In early February, I discussed a paper by Howard Baer and 4 co-authors which made some steps to update the estimates of superpartner masses and other parameters of new physics – by replacing naturalness with the string naturalness which takes "the number of string vacua with certain properties" as a factor that makes a vacuum more likely.

*Ace of Base, Living in Danger – recorded decades before the intense Islamization of Sweden began. In the eyes of a stranger, such as a Czech, Swedes are surely living in danger. The relevance will become clear later.*

They have claimed that this better notion of naturalness naturally drives cubic couplings \(A\) to large values (because those are more represented in the string vacua, by a power law) which means a large mixing in the top squark sector and stop masses that may exceed \(1\TeV\). Also, the other (first two generation squarks...) scalars are "tens of \({\rm TeV}\) in mass". The lightest two neutralinos should be close to each other, with a mass difference around \(5\GeV\). Most encouraging is the derivation that the Higgs mass could be pushed up towards the observed \(125\GeV\), plus minus one.

They have continued to publish papers – roughly one paper per month – and the first hep-ph paper today comes from a similar author team, too.

Naturalness versus stringy naturalness (with implications for collider and dark matter searches)I improved the title by closing the parenthesis. Baer, Barger, and Salam review some of the previous claims about the string naturalness – and look which general kinds of supersymmetry scenarios are likely according to the string naturalness.

String theory and supersymmetry are friends – but they are independent and different, too. Any person who does some actual research about the deeper origin of the observed laws of particle physics (currently the Standard Model) must have some theoretical basis to produce estimated probabilities of various statements about new particles and similar things. If you refuse to consider any such measures or probabilities, it just means that you are a complete non-expert in this part of physics and you shouldn't contaminate the discussions about these topics by your noise.

For bottom-up model builders, the "practical naturalness" has been the canonical framework to think about such matters. "Practical naturalness" says that none of the independent terms that add up to a quantity should be much greater in magnitude than the sum – the total quantity. It's a simple, partially justified rule, but it's also too heuristic and may be wrong or highly inaccurate, especially in some special (and perhaps even not so special) conditions.

String theory is bound to modify these rules. As I said, it seems that string theory wants the \(A\) cubic couplings to be high and so on. This has other implications. We're being pushed to some more extreme corners of the parameter space – more extreme according to the previous notion of naturalness – and the counting is a bit different in these corners. In particular, some masses may be rather high while this doesn't imply too big a fine-tuning, and so on.

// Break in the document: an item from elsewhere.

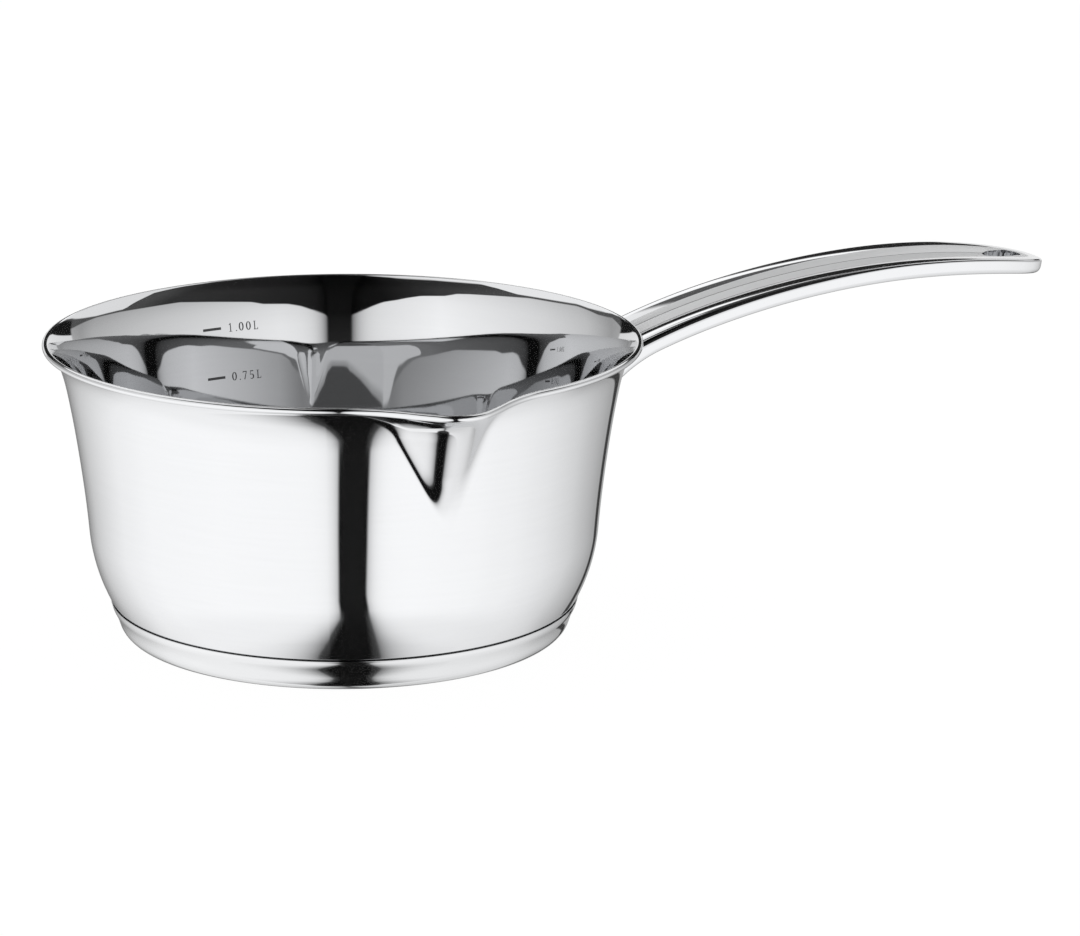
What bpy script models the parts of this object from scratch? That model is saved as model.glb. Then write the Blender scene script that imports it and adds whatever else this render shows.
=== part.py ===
"""Stainless steel saucepan: drawn pan body with a pressed pouring spout, capsule base, cast handle.

Metres, +Z up. The origin is the centre of the base's resting face. The handle points along +X and
the spout along -Y.
"""

import math

import bmesh
import bpy
from mathutils import Vector

# Pan body
RIM_RADIUS = 0.0830
RIM_HEIGHT = 0.0833
BEAD_RADIUS = 0.00095
BODY_WALL = 0.0008
FLARE_DROP = 0.0098
WALL_TOP_RADIUS = 0.0774
WALL_TOP_LEAN = math.radians(11.0)
WALL_FOOT_LEAN = math.radians(4.5)
LOWER_CURVE_HEIGHT = 0.0299
LOWER_CURVE_RADIUS = 0.0505
FLOOR_CORNER_RADIUS = 0.0130
SHOULDER_CORNER_RADIUS = 0.0067

# Pouring spout
SPOUT_REACH = 0.0134
SPOUT_THROAT_HALF_WIDTH = 0.0123
SPOUT_LIP_SPREAD = 0.0042
SPOUT_FOOT_HEIGHT = 0.0525
SPOUT_RIDGE_ROUND = 0.0045
SPOUT_FOLD_ROUND = 0.0022
SPOUT_LIP_FOLD_ROUND = 0.0080
SPOUT_LIP_POWER = 3

# Capsule base
CAP_WALL = 0.0006
SEAM_HEIGHT = 0.0099
CAP_FOOT_RADIUS = 0.0620
CAP_CORNER_RADIUS = 0.0013
CAP_SIDE_BULGE = 0.0003
CORE_THICKNESS = 0.0050
CORE_MARGIN = 0.0012
CORE_EDGE = 0.0014
FIT_GAP = 0.0003

# Handle
HANDLE_LENGTH = 0.1406
HANDLE_ROOT_WIDTH = 0.0272
HANDLE_WIDTH = 0.0296
HANDLE_ROOT_THICKNESS = 0.0054
HANDLE_TIP_THICKNESS = 0.0045
HANDLE_ROOT_DROP = 0.0088
HANDLE_TIP_RISE = 0.0070
ARCH_ROOT_RISE = 0.0131
ARCH_ROOT_RUN = 0.0270
ARCH_TIP_RISE = 0.0109
ARCH_TIP_RUN = 0.0541
TIP_TAPER_LENGTH = 0.0417
TIP_POWER = 2.72
HANDLE_EDGE_RADIUS = 0.0021
CHANNEL_DEPTH = 0.0012
RAIL_SHARE = 0.74
RAIL_POWER = 3
GUSSET_DEPTH = 0.0014
GUSSET_LENGTH = 0.0120
HOLE_LENGTH = 0.0116
HOLE_WIDTH = 0.0084
HOLE_FROM_TIP = 0.0060
CUT_OVERRUN = 0.0100

# Facets
MERGE_DISTANCE = 0.00001
SHARP_ANGLE = math.radians(30)
SPOUT_STEPS = 38
ROUND_STEPS = 44
TURNED_STEPS = 72
LOWER_STEPS = 5
PLAIN_STEPS = 2
WALL_STEPS = 6
FLARE_STEPS = 6
BEAD_STEPS = 8
HANDLE_STEPS = 22
TIP_STEPS = 10
EDGE_STEPS = 4
RAIL_STEPS = 4
HOLE_STEPS = 12
HALVINGS = 40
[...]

Non-stringy supersymmetry model builders have often considered subsets of the MSSM parameter space such as the CMSSM (Constrained Minimal Supersymmetric Standard Model) and mSUGRA (minimum supergravity). These are obvious enough choices to reduce the number of soft parameters in the MSSM with broken supersymmetry. However, Baer et al. present evidence that such vacua are actually rather rare. High scale SUSY breaking models are more frequent but only some kinds. You need to read the paper to see the fate of PeV SUSY, minisplit SUSY, spread SUSY, and others.

The stringy counting arguments seem to prefer light enough higgsinos (and the related \(m_{\rm weak}\) parameter) in the vicinity of a hundred or hundreds of \({\rm GeV}\). On the other hand, gluinos and other strongly interacting superpartners are said to be out of the LHC reach.

Concerning the Higgs potential which is what breaks the electroweak symmetry, Baer et al. claim that the stringy naturalness pressures push the Universe to "living dangerously". It means that the parameters of these potentials are such that some of the "deadly" features of the potential are relatively nearby. By "deadly" features, I mean potentials that break the electromagnetic \(U(1)\); or they break the color \(SU(3)\); or that don't break the electroweak symmetry at all; or that produce a pocket universe weak scale of a magnitude that is clearly incompatible with the observed one.

If they can get this preference for the dangerous life, couldn't they also explain by the stringy statistical arguments why the whole electroweak vacuum seems – due to the other minimum of the Higgs potential etc. – to be metastable and almost unstable? That the quadratic terms in the Higgs potential, when reversed back to the Planck scale, seem to be zero – that the Standard Model seems to be "conformal" in the UV? And other coincidences that people have noticed...

At any rate, I find this research inconclusive but very interesting. The reasoning is imperfect but it's still much better than no reasoning or insisting on pure prejudices. And this reasoning indicates that the probability that some new particles such as higgsinos are just "hundreds of \({\rm GeV}\) in mass" and therefore (almost) accessible by the LHC is surely comparable to 50% or higher. The people who claim such a probability to be close to zero are just deluding themselves – they are defending themselves against a totally real possibility that they totally arbitrarily labeled blasphemous.